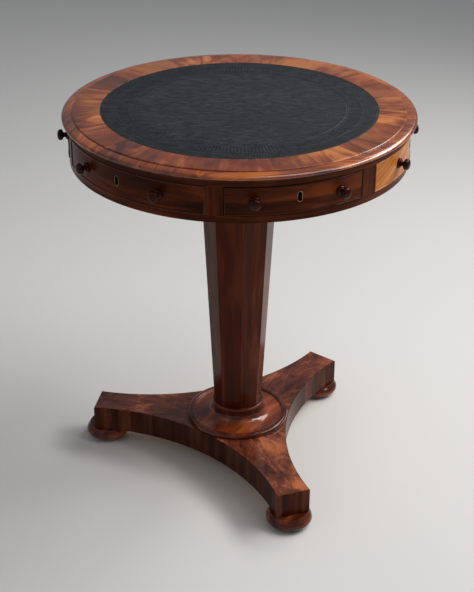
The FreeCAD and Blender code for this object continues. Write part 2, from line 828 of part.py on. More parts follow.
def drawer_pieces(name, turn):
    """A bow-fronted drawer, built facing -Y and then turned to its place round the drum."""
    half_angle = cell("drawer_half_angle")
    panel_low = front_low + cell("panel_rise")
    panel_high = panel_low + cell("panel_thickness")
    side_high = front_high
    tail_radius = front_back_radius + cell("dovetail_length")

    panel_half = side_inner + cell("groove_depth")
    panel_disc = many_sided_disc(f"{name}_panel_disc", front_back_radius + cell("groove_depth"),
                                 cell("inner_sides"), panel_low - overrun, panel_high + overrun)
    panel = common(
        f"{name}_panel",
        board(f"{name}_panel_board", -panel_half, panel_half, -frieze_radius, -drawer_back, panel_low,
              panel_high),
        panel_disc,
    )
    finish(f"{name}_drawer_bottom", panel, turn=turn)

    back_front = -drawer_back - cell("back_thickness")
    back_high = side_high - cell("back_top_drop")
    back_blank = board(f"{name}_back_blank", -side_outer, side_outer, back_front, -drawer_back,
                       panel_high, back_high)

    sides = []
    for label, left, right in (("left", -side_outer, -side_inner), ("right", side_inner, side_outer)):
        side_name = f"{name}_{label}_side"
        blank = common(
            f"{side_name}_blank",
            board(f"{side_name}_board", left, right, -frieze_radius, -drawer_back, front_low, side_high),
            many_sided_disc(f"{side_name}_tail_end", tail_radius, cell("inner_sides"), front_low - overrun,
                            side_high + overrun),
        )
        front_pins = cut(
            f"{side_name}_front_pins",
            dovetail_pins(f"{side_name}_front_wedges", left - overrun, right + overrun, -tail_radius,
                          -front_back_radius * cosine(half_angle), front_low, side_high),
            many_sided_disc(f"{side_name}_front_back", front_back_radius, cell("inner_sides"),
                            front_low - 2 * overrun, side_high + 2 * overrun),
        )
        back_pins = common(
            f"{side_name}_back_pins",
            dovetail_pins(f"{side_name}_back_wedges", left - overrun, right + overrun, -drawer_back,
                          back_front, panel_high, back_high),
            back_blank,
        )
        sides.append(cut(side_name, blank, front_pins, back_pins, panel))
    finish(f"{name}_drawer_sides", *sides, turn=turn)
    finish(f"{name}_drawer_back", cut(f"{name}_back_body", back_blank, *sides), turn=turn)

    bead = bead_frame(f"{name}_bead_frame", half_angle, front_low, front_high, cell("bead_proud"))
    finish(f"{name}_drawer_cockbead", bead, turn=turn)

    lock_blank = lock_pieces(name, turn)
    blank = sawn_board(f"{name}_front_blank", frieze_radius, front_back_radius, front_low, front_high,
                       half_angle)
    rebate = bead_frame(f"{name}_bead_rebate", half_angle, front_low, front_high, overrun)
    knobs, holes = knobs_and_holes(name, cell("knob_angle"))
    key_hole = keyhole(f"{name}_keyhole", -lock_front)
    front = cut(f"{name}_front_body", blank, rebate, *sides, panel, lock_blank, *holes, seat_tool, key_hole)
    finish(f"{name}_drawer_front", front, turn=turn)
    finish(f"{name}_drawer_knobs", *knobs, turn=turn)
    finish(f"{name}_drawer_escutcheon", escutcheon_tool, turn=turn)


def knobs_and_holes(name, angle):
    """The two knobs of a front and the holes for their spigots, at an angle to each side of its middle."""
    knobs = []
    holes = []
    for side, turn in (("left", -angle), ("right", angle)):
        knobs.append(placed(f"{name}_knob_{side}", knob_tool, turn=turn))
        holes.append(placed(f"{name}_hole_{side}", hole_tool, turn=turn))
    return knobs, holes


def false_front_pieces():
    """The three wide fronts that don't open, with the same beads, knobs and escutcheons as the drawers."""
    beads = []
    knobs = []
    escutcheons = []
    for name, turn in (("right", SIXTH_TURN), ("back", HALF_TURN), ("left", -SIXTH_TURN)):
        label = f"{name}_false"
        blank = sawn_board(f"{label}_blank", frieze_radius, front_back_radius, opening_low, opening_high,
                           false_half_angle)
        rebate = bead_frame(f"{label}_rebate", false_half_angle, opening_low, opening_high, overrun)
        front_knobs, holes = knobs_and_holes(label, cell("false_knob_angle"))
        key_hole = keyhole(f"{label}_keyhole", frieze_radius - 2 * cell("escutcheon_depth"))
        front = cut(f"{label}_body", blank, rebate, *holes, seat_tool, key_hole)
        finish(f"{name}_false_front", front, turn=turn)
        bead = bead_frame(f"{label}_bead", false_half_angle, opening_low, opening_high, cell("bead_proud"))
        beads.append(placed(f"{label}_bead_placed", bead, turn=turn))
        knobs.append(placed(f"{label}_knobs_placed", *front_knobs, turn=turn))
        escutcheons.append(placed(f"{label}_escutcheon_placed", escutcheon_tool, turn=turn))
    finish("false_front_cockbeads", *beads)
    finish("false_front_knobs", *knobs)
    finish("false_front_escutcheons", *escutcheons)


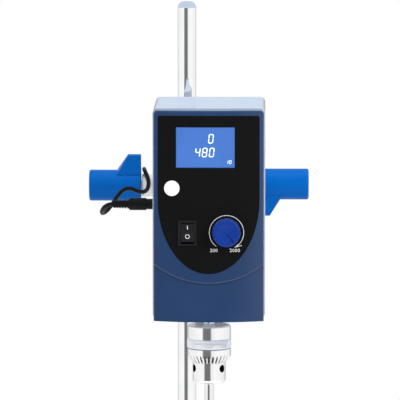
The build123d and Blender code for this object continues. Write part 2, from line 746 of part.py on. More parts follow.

:: Problem ::
Give the entries again in full, exactly as they are written.

:: Exercise answer ::
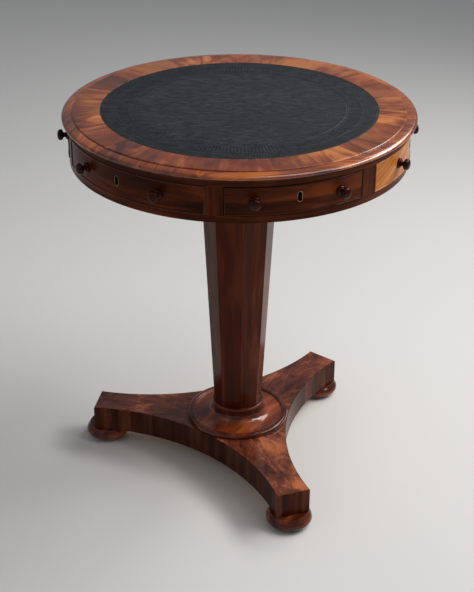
The FreeCAD and Blender code for this object continues. Write part 2, from line 828 of part.py on. More parts follow.
def drawer_pieces(name, turn):
    """A bow-fronted drawer, built facing -Y and then turned to its place round the drum."""
    half_angle = cell("drawer_half_angle")
    panel_low = front_low + cell("panel_rise")
    panel_high = panel_low + cell("panel_thickness")
    side_high = front_high
    tail_radius = front_back_radius + cell("dovetail_length")

    panel_half = side_inner + cell("groove_depth")
    panel_disc = many_sided_disc(f"{name}_panel_disc", front_back_radius + cell("groove_depth"),
                                 cell("inner_sides"), panel_low - overrun, panel_high + overrun)
    panel = common(
        f"{name}_panel",
        board(f"{name}_panel_board", -panel_half, panel_half, -frieze_radius, -drawer_back, panel_low,
              panel_high),
        panel_disc,
    )
    finish(f"{name}_drawer_bottom", panel, turn=turn)

    back_front = -drawer_back - cell("back_thickness")
    back_high = side_high - cell("back_top_drop")
    back_blank = board(f"{name}_back_blank", -side_outer, side_outer, back_front, -drawer_back,
                       panel_high, back_high)

    sides = []
    for label, left, right in (("left", -side_outer, -side_inner), ("right", side_inner, side_outer)):
        side_name = f"{name}_{label}_side"
        blank = common(
            f"{side_name}_blank",
            board(f"{side_name}_board", left, right, -frieze_radius, -drawer_back, front_low, side_high),
            many_sided_disc(f"{side_name}_tail_end", tail_radius, cell("inner_sides"), front_low - overrun,
                            side_high + overrun),
        )
        front_pins = cut(
            f"{side_name}_front_pins",
            dovetail_pins(f"{side_name}_front_wedges", left - overrun, right + overrun, -tail_radius,
                          -front_back_radius * cosine(half_angle), front_low, side_high),
            many_sided_disc(f"{side_name}_front_back", front_back_radius, cell("inner_sides"),
                            front_low - 2 * overrun, side_high + 2 * overrun),
        )
        back_pins = common(
            f"{side_name}_back_pins",
            dovetail_pins(f"{side_name}_back_wedges", left - overrun, right + overrun, -drawer_back,
                          back_front, panel_high, back_high),
            back_blank,
        )
        sides.append(cut(side_name, blank, front_pins, back_pins, panel))
    finish(f"{name}_drawer_sides", *sides, turn=turn)
    finish(f"{name}_drawer_back", cut(f"{name}_back_body", back_blank, *sides), turn=turn)

    bead = bead_frame(f"{name}_bead_frame", half_angle, front_low, front_high, cell("bead_proud"))
    finish(f"{name}_drawer_cockbead", bead, turn=turn)

    lock_blank = lock_pieces(name, turn)
    blank = sawn_board(f"{name}_front_blank", frieze_radius, front_back_radius, front_low, front_high,
                       half_angle)
    rebate = bead_frame(f"{name}_bead_rebate", half_angle, front_low, front_high, overrun)
    knobs, holes = knobs_and_holes(name, cell("knob_angle"))
    key_hole = keyhole(f"{name}_keyhole", -lock_front)
    front = cut(f"{name}_front_body", blank, rebate, *sides, panel, lock_blank, *holes, seat_tool, key_hole)
    finish(f"{name}_drawer_front", front, turn=turn)
    finish(f"{name}_drawer_knobs", *knobs, turn=turn)
    finish(f"{name}_drawer_escutcheon", escutcheon_tool, turn=turn)


def knobs_and_holes(name, angle):
    """The two knobs of a front and the holes for their spigots, at an angle to each side of its middle."""
    knobs = []
    holes = []
    for side, turn in (("left", -angle), ("right", angle)):
        knobs.append(placed(f"{name}_knob_{side}", knob_tool, turn=turn))
        holes.append(placed(f"{name}_hole_{side}", hole_tool, turn=turn))
    return knobs, holes


def false_front_pieces():
    """The three wide fronts that don't open, with the same beads, knobs and escutcheons as the drawers."""
    beads = []
    knobs = []
    escutcheons = []
    for name, turn in (("right", SIXTH_TURN), ("back", HALF_TURN), ("left", -SIXTH_TURN)):
        label = f"{name}_false"
        blank = sawn_board(f"{label}_blank", frieze_radius, front_back_radius, opening_low, opening_high,
                           false_half_angle)
        rebate = bead_frame(f"{label}_rebate", false_half_angle, opening_low, opening_high, overrun)
        front_knobs, holes = knobs_and_holes(label, cell("false_knob_angle"))
        key_hole = keyhole(f"{label}_keyhole", frieze_radius - 2 * cell("escutcheon_depth"))
        front = cut(f"{label}_body", blank, rebate, *holes, seat_tool, key_hole)
        finish(f"{name}_false_front", front, turn=turn)
        bead = bead_frame(f"{label}_bead", false_half_angle, opening_low, opening_high, cell("bead_proud"))
        beads.append(placed(f"{label}_bead_placed", bead, turn=turn))
        knobs.append(placed(f"{label}_knobs_placed", *front_knobs, turn=turn))
        escutcheons.append(placed(f"{label}_escutcheon_placed", escutcheon_tool, turn=turn))
    finish("false_front_cockbeads", *beads)
    finish("false_front_knobs", *knobs)
    finish("false_front_escutcheons", *escutcheons)


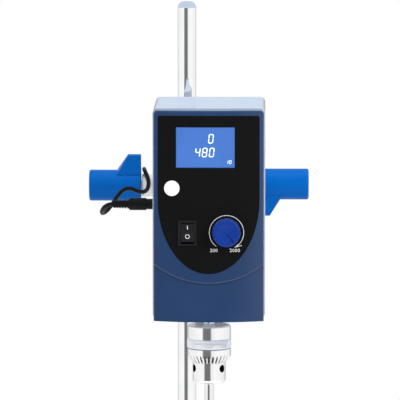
The build123d and Blender code for this object continues. Write part 2, from line 746 of part.py on. More parts follow.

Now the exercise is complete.